Die Spicy Modelle sind erheblich steifer. Zusätzlich sind die Komponenten der Spicy Serie erheblich belastbarer. Kommt halt ganz drauf an, was du somit dem Bock vor hast!


----------



## MTB-News.de




----------



## Paolo (4. Oktober 2009)

Papa Midnight schrieb:


> Die Spicy Modelle sind erheblich steifer. Zusätzlich sind die Komponenten der Spicy Serie erheblich belastbarer. Kommt halt ganz drauf an, was du somit dem Bock vor hast!

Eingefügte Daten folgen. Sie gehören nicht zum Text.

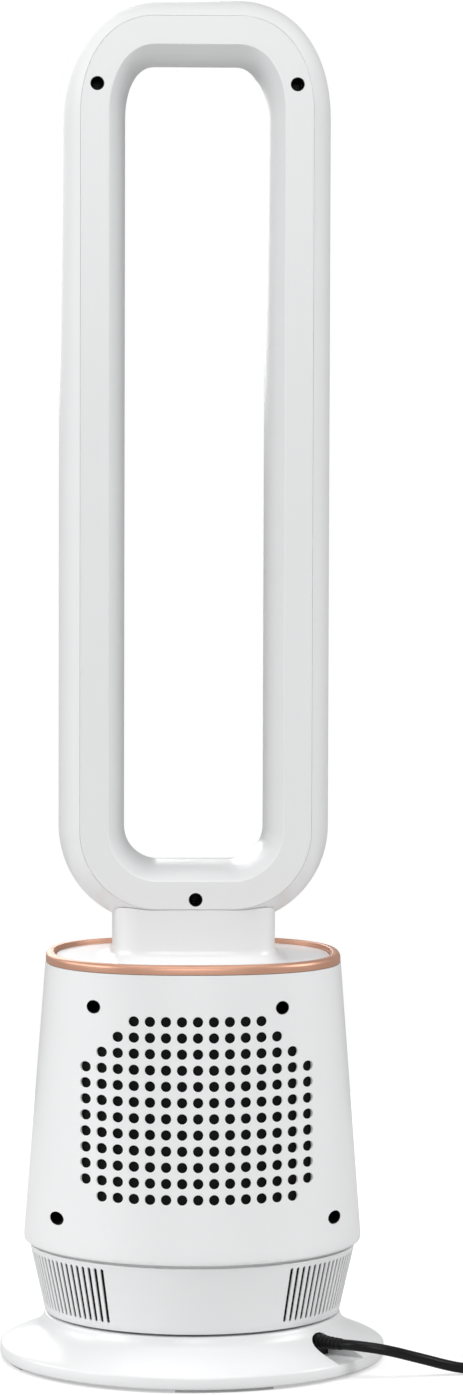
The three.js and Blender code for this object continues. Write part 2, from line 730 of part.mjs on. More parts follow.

Hast du vielleicht mal Rahmengewichte zur Hand? Also vom Zesty und vom Spicy?


----------



## Feldstecher (4. Oktober 2009)

Papa Midnight schrieb:


> Die Spicy Modelle sind erheblich steifer. Zusätzlich sind die Komponenten der Spicy Serie erheblich belastbarer. Kommt halt ganz drauf an, was du somit dem Bock vor hast!



Vielen Dank !!! Hätte ich nicht gedacht das dort ein so erheblicher unterschied besteht, naja dann  gehts das rennen zwischen 3 Bikes aus:


----------



## Papa Midnight (4. Oktober 2009)

Draufsetzen und ausprobieren!


----------



## lugggas (4. Oktober 2009)

Das Sbäschleischd würd ich net nehmen, das hat ja schon voll den Knick...


----------



## Papa Midnight (4. Oktober 2009)

Sieht n bischen wie ein unfertiges Cannondale vor 4 Jahren aus. Vielleicht wollten die deswegen damals den Konstrukteur von Cannondale haben?


----------



## JENSeits (9. Oktober 2009)

Hi Sektenbrüder 

evlt is das heir für euch interessant .. haben das OWL Forum bekommen und von ecuh sind ja auch viele aus der Umgebung  
http://www.mtb-news.de/forum/forumdisplay.php?f=210

sry für "Spam"
LG Jens


----------



## JENSeits (21. Januar 2010)

das sollte doch nicht den Thred auf Eis legen


----------